**Short problem:** Start at the line containing "platform_panel();", stop at the line containing "bpy.context.scene.collection.objects.link(empty)", and set down every line in that stretch exactly as written, and nothing else.

----- Exercise materials

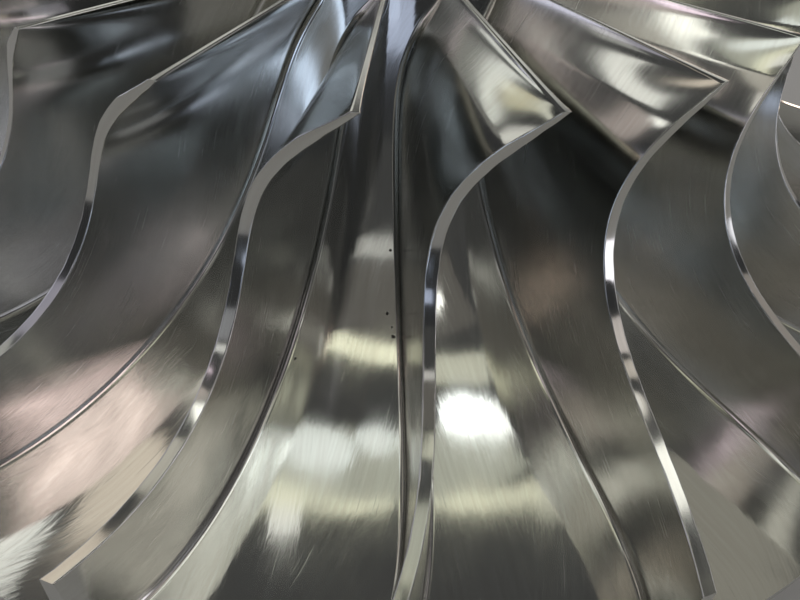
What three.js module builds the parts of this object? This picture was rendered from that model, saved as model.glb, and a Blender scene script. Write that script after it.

----------
----- Exercise materials

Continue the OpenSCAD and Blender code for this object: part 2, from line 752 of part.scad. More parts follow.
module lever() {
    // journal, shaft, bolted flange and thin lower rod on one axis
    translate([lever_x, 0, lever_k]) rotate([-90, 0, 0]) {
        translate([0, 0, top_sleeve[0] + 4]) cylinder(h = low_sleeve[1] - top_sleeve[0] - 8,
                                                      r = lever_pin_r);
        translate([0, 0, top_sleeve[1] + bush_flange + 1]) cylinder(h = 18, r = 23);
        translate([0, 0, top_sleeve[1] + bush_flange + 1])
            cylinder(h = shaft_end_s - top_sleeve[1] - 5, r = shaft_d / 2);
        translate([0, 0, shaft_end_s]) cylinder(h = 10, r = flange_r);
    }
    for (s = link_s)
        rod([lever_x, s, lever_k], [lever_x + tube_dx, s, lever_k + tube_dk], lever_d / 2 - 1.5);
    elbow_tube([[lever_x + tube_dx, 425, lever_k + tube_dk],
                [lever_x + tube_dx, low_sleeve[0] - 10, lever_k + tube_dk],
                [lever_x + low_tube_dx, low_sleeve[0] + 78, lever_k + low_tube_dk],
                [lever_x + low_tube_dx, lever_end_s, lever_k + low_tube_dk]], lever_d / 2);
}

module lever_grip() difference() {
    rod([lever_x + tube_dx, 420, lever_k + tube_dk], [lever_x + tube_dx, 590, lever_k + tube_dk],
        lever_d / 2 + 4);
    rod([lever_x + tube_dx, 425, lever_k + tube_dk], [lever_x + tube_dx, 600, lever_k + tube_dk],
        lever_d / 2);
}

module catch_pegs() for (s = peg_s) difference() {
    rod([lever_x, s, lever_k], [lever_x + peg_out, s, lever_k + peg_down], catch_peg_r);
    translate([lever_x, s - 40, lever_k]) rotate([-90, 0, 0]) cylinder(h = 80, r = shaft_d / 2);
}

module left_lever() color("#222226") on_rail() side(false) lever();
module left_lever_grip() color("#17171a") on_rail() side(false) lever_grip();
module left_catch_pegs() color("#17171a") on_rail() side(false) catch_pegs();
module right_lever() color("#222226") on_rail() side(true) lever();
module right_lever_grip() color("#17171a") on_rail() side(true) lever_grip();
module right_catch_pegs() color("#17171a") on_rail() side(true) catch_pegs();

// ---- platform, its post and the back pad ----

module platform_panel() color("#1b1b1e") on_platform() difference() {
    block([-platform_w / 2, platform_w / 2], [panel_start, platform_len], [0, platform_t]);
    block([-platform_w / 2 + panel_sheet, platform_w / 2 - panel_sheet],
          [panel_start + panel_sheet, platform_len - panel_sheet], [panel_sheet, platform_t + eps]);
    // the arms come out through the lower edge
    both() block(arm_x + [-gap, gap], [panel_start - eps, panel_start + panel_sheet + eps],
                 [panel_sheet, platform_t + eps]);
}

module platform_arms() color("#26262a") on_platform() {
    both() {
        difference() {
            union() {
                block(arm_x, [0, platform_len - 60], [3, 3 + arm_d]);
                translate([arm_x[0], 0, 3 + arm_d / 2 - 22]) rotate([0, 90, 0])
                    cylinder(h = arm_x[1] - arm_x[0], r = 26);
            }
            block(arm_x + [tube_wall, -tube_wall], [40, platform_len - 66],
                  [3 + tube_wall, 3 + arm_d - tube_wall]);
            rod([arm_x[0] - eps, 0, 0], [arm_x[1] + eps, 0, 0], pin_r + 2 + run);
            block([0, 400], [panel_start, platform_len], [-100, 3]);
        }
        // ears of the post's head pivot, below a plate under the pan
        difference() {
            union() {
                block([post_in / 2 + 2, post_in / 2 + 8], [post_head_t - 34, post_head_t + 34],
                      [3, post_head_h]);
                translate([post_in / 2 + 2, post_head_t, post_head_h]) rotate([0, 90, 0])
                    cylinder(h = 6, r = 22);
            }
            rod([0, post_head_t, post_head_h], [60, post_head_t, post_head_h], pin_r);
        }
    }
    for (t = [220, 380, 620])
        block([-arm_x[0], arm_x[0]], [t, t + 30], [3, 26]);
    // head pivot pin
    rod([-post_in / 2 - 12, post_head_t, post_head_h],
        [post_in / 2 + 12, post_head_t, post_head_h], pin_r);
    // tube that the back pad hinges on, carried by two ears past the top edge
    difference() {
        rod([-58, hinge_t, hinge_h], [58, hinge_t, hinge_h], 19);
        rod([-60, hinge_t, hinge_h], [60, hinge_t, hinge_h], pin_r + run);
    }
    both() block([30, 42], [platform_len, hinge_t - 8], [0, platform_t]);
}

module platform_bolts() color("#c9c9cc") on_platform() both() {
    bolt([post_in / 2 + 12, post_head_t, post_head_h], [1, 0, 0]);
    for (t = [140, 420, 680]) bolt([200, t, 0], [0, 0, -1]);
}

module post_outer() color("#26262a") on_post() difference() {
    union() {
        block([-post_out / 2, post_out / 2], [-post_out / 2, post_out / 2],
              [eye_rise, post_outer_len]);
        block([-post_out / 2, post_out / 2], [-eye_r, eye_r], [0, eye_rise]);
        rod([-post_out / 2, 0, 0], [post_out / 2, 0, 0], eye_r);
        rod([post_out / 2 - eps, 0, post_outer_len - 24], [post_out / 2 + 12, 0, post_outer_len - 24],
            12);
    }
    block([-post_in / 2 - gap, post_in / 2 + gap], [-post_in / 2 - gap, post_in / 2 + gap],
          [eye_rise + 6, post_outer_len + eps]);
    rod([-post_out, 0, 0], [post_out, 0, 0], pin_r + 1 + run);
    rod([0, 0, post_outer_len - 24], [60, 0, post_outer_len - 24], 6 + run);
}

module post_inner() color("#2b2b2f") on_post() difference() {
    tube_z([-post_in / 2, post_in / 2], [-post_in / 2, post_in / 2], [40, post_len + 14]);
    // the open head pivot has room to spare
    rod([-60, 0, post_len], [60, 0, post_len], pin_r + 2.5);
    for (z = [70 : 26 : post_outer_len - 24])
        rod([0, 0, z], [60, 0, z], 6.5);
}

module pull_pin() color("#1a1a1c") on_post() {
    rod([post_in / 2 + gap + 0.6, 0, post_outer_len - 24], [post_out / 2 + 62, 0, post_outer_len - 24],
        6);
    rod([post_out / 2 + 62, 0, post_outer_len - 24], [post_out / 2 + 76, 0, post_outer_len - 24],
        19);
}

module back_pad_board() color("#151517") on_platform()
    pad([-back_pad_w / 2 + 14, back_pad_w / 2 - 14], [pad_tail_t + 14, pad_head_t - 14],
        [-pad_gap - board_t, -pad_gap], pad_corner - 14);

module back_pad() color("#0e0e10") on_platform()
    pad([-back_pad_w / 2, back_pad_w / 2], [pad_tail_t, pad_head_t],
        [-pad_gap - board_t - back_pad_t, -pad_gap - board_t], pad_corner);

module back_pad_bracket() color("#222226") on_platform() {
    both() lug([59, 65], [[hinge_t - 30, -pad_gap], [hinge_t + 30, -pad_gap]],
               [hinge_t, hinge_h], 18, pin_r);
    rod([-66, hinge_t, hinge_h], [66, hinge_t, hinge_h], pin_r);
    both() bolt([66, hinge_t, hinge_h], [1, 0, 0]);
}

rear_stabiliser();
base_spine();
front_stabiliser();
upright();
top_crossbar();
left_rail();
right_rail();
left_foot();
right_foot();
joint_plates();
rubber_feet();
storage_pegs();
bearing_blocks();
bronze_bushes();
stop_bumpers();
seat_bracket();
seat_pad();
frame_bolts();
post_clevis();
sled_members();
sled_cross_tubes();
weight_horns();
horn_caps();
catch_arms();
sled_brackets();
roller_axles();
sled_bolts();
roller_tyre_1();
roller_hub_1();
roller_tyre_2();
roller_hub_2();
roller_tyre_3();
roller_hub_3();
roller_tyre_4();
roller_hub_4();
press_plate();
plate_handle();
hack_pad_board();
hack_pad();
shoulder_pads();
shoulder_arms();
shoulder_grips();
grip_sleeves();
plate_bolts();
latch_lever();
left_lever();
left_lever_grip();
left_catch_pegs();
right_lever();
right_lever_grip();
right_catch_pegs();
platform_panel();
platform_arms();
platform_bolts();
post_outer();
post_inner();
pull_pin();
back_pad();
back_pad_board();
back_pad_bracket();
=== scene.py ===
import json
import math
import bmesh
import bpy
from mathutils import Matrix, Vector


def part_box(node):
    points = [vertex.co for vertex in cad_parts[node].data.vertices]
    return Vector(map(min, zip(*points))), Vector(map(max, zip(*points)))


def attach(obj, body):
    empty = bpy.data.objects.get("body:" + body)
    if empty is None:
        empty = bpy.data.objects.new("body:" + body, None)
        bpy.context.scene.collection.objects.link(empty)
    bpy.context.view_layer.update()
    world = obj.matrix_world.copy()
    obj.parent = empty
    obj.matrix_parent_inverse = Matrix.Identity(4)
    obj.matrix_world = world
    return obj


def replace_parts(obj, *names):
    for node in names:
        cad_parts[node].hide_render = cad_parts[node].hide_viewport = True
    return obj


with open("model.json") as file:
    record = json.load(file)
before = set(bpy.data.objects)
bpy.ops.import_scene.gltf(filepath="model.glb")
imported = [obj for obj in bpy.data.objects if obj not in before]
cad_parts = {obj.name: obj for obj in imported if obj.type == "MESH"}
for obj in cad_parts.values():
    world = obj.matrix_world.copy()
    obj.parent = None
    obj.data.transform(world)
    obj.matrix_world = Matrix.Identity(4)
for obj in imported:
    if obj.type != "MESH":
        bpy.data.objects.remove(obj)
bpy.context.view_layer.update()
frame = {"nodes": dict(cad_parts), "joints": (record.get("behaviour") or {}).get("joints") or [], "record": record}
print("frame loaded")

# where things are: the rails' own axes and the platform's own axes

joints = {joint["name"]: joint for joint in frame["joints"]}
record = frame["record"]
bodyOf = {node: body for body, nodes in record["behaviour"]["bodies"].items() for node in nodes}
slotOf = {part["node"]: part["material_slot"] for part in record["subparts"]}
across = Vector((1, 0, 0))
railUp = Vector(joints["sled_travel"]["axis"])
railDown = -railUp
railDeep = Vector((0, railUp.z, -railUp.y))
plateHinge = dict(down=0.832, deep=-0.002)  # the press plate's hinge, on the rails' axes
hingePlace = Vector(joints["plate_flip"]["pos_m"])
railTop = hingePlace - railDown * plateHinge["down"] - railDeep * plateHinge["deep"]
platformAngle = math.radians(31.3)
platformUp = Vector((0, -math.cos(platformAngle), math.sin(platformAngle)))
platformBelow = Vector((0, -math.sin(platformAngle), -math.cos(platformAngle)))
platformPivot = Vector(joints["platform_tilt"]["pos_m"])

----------

**Expected output:**
platform_panel();
platform_arms();
platform_bolts();
post_outer();
post_inner();
pull_pin();
back_pad();
back_pad_board();
back_pad_bracket();
=== scene.py ===
import json
import math
import bmesh
import bpy
from mathutils import Matrix, Vector


def part_box(node):
    points = [vertex.co for vertex in cad_parts[node].data.vertices]
    return Vector(map(min, zip(*points))), Vector(map(max, zip(*points)))


def attach(obj, body):
    empty = bpy.data.objects.get("body:" + body)
    if empty is None:
        empty = bpy.data.objects.new("body:" + body, None)
        bpy.context.scene.collection.objects.link(empty)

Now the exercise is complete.